[Data items]
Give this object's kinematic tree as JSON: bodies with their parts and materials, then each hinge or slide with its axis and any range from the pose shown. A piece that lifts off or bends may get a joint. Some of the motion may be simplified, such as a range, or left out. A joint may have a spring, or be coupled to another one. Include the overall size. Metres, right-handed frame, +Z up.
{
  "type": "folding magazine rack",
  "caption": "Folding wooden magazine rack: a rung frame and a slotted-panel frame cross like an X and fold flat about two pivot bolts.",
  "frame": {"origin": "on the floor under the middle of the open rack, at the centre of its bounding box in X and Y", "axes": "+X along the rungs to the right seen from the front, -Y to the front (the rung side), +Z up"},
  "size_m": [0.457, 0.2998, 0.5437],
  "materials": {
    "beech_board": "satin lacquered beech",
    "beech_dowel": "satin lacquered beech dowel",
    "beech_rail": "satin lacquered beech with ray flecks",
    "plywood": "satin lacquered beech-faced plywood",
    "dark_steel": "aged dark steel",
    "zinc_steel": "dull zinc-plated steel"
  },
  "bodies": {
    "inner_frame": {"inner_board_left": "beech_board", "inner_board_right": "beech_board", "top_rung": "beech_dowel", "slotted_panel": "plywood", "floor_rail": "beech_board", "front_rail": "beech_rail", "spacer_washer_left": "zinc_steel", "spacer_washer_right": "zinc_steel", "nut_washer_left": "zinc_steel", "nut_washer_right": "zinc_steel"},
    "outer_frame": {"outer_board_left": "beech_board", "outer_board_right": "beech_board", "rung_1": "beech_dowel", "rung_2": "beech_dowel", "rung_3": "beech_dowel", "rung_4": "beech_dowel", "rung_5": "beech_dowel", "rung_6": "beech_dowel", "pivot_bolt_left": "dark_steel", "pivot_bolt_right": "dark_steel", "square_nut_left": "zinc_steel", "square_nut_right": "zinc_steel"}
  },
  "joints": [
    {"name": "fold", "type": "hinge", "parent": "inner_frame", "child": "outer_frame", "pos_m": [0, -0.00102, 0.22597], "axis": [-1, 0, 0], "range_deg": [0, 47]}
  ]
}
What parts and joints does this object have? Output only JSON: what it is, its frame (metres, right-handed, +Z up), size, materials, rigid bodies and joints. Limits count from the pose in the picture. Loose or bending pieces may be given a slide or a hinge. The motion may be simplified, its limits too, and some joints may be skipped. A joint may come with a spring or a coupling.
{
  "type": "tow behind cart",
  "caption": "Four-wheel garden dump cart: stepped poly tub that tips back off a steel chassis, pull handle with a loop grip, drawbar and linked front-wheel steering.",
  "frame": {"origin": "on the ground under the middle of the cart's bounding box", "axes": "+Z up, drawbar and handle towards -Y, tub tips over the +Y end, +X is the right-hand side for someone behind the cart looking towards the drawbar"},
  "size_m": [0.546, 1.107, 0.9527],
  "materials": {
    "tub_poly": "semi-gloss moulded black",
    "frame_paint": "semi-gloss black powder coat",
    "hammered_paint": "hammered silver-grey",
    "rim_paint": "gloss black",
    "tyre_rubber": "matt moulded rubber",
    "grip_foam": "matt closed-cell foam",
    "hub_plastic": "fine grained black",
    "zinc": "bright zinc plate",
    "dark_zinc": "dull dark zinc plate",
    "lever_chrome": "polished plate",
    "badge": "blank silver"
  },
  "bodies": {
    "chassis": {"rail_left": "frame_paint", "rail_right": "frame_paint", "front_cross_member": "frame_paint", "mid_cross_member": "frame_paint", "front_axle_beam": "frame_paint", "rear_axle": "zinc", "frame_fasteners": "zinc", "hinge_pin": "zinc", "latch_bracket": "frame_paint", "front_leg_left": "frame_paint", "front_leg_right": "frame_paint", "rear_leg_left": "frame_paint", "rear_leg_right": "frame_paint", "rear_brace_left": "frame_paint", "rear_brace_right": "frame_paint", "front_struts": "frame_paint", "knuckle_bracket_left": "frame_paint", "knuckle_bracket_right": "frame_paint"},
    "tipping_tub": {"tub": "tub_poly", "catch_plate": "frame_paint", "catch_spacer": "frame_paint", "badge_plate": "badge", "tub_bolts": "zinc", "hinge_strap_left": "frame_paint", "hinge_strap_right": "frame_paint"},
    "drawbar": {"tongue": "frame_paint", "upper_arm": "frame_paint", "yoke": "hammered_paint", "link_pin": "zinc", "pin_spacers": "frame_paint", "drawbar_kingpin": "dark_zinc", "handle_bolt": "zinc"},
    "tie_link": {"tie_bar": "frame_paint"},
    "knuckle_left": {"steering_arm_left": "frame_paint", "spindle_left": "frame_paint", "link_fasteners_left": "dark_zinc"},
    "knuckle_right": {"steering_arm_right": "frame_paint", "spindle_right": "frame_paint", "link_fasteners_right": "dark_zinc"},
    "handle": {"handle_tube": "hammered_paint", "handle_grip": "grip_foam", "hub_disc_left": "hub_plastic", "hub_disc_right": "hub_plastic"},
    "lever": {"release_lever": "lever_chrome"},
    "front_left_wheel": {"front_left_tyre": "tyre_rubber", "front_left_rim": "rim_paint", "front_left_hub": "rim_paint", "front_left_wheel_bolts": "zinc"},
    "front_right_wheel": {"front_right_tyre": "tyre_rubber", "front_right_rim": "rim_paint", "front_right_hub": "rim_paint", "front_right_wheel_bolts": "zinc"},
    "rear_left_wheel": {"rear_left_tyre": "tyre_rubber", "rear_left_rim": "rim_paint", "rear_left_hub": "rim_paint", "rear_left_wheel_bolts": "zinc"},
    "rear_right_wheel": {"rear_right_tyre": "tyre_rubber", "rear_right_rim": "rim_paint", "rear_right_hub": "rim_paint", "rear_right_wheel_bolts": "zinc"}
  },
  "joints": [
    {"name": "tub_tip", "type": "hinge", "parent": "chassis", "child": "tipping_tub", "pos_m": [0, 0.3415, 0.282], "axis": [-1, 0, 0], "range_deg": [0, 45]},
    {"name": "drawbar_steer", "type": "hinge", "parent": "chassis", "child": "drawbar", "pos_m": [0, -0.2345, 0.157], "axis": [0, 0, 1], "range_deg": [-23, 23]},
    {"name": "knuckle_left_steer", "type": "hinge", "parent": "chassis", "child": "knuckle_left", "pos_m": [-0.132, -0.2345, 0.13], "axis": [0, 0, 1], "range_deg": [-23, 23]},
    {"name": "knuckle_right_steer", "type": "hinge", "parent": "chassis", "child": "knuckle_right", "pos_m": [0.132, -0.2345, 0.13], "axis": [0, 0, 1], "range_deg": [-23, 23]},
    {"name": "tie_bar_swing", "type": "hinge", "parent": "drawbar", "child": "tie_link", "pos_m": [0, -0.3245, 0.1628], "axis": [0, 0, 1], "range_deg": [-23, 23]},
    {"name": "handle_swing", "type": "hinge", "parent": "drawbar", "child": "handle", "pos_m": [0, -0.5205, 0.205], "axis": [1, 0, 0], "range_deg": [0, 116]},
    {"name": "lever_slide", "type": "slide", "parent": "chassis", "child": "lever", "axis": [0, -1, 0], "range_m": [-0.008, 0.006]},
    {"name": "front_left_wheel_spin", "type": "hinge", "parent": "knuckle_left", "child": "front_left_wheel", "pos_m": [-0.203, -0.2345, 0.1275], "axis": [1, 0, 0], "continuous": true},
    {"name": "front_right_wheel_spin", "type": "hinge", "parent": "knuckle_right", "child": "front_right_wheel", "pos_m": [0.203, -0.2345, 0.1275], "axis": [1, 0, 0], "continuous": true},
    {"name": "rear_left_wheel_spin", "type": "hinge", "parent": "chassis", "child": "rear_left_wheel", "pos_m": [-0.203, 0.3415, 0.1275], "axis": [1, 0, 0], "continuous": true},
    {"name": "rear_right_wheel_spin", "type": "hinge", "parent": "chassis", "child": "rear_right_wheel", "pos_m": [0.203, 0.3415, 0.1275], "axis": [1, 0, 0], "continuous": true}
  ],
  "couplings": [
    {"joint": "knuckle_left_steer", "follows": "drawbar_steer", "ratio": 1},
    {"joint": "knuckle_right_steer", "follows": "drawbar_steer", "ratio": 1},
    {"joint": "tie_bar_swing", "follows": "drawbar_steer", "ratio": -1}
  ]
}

Problem statement
State how many lines of the listing hold the string "that"; reply with the number and nothing else.

In response
2